In the spring of 1918 Gandhi was persuaded by the British to help raise soldiers for a final victory effort in the war. Charlie Andrews criticized Gandhi for recruiting Indians to fight for the British. Gandhi spoke to large audiences but gained hardly any recruits. He was experimenting with a limited raw-food diet and became sick. Even after the war the Rowlatt Act continued the strict laws against sedition. Despite India's cooperation with Britain during the war, they did not receive Dominion Status, and civil liberties were being curtailed.

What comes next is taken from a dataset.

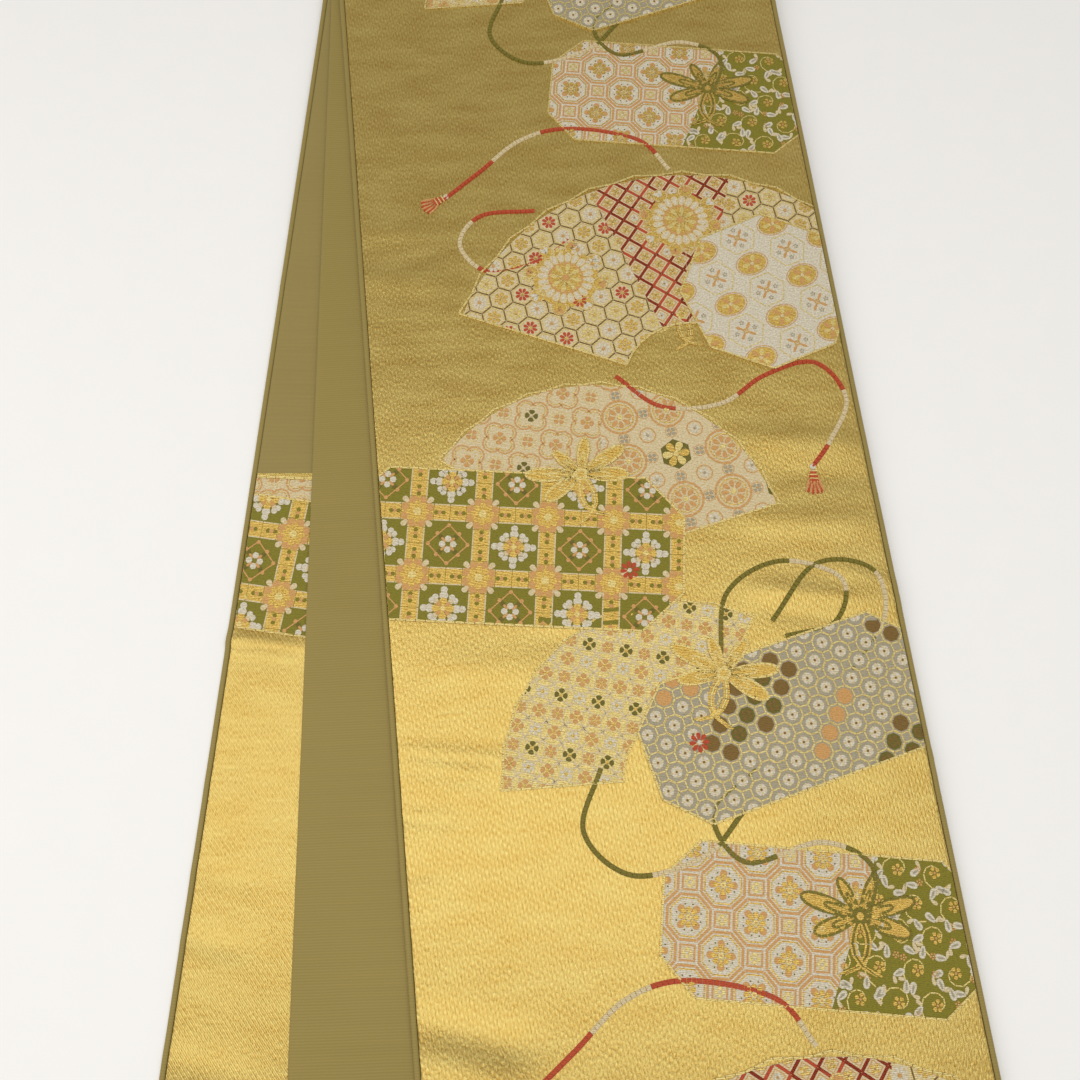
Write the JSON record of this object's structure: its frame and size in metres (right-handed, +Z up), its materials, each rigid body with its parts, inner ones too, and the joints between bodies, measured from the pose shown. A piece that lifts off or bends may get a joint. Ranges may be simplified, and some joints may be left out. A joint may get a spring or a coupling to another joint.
{
  "type": "folded double-faced obi sash",
  "caption": "Long double-faced formal sash of gold brocade with a plain lining, laid down folded into fanned stretches.",
  "frame": {"origin": "centre of the footprint, on the ground", "axes": "+Y along the top stretch from its near fold to its far fold, +X across it to the right, +Z up"},
  "size_m": [0.4928, 1.1338, 0.0173],
  "materials": {
    "brocade": "gold-thread twill brocade with raised coloured figuring, satin metallic sheen",
    "lining": "plain olive silk lining with fine weft lines, soft sheen",
    "plain_weave": "plain olive stretch of the face cloth, woven without figuring"
  },
  "bodies": {
    "root": {"top_face": "brocade", "top_lining": "lining", "middle_face": "brocade", "middle_lining": "lining", "lower_face": "brocade", "lower_lining": "lining", "hidden_layers": "plain_weave"}
  },
  "joints": []
}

Guided by a dream or inner experience, Gandhi decided to call for a one-day hartal or general strike on all economic activity. Many signed the satyagraha pledge, and Gandhi suggested making "a continuous and persistent effort to return good for evil."7 Before that day in Old Delhi, Gurka troops opened fire on a march and killed five Hindus and four Muslims. On April 6, 1919 all Indians stopped working. Gandhi spoke and said that machine-guns would no longer afflict them. Two days later he was arrested trying to go to Delhi. News of his arrest led to civil disobedience. Gandhi was allowed to return to Ahmedabad, which he found under martial law because mill workers had killed a British officer, burned government buildings, extorted money, captured weapons, plundered shops, and attacked private houses. Gandhi realized that now he must protest the behavior of his own people, and he announced a penitential fast for three days, calling off the campaign and declaring he had made a "Himalayan miscalculation."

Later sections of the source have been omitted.